I can’t escape that I am a believer.  A questioning, praying, stumbling, fumbling in the dark, believer.

But he keeps calling and there is grace.  “Light is sown for the righteous and joy for the upright in heart.” (Psalm 97:11)  He calls me, covers me with his own righteousness and lights my way.  This gospel is simple and hard and so often I feel like I can only see a glimmer.  It’s a bit of light springing up along the path like a seed that was sown.  It’s the encouragement to keep following.  It’s the seed of light that grows into faith and blossoms into joy.

So, here I am, just starting to share my journey, hoping that those little seeds of light in my life might send a glimmer of hope to another soul like me, in a far wood but on the path leading Home.

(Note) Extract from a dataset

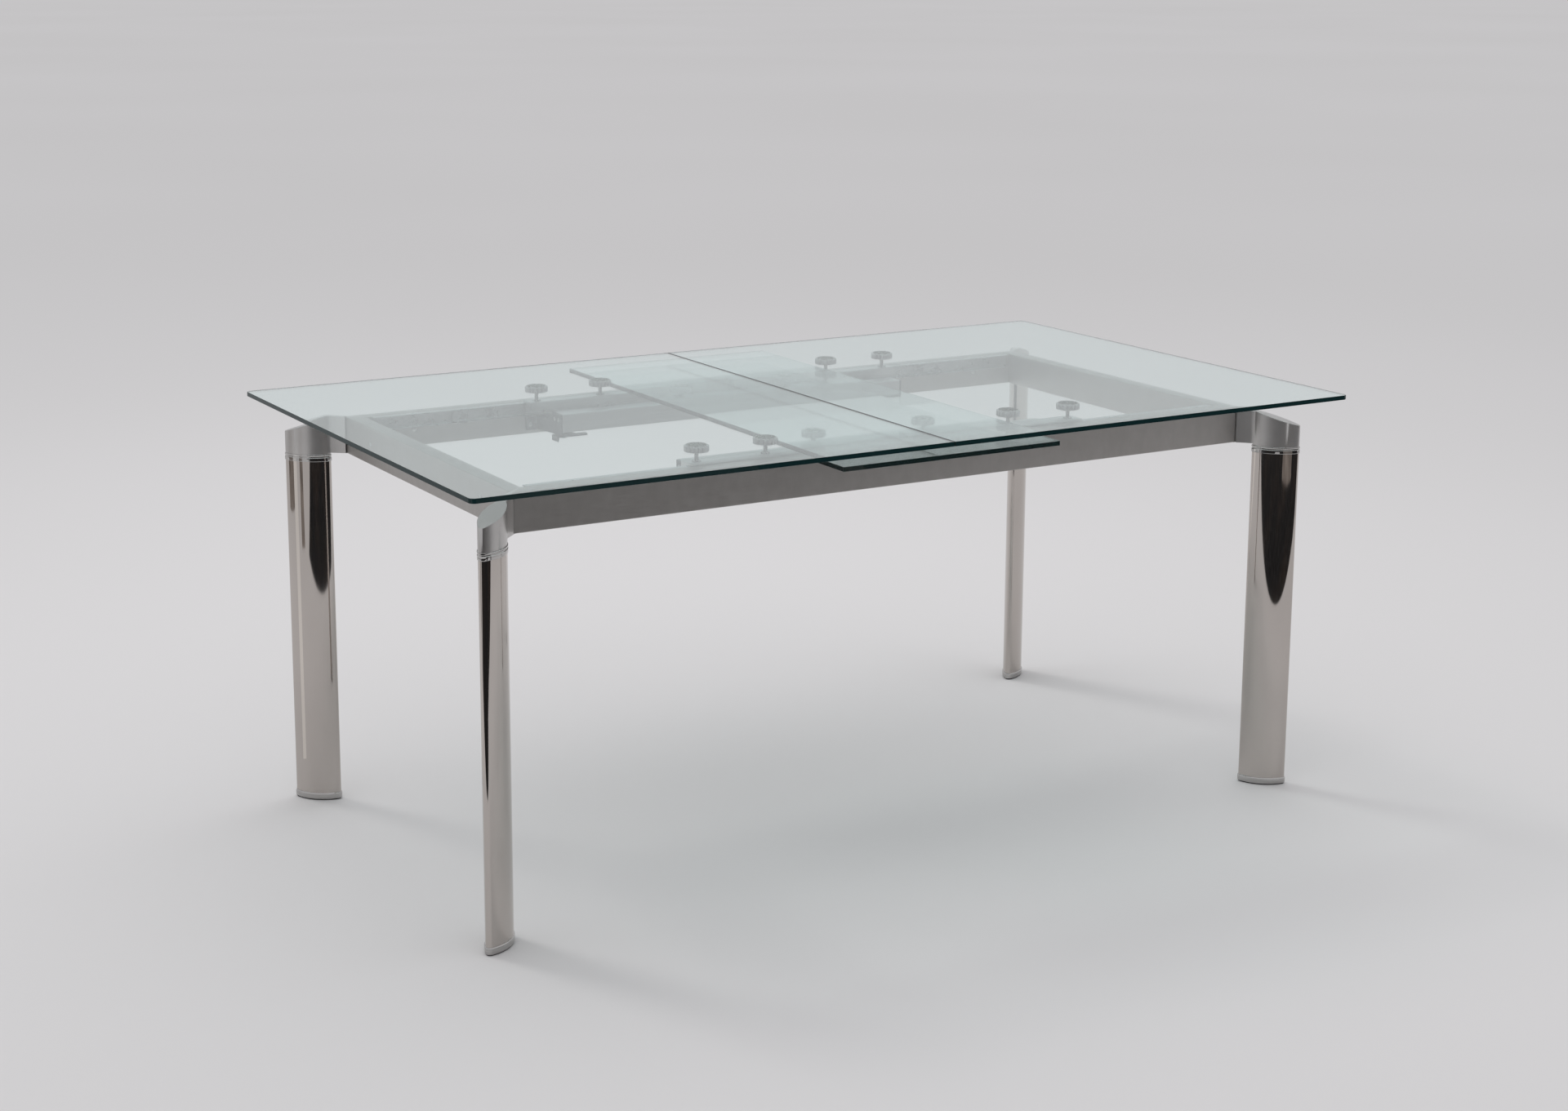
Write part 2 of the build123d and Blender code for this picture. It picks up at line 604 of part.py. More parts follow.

6 thoughts on “The Path Home

  1. I smile when I think of you two so long ago, and when I see those photos of you two and this gaggle of fair-haired kids… WOW!
    Thank you for sharing this, and more to come.
    Wisdom, yes, but hopefully questions, ponderings that will be so many blessings to all who read.
    Love,

    Helen

  2. Lara,
    Once again you have used the great gift you have been given to transform an event in your daily life in to a shining universal, timeless, and inspirational message for all of us. Keep writing!!!!!
    Love, Mom

  3. I am so glad you decided to start a blog. You have a way of writing that pulls me in, tugs at my heart, and makes my cheeks wet 🙂 You have a gift! I am so glad you decided to share it with us and bless us!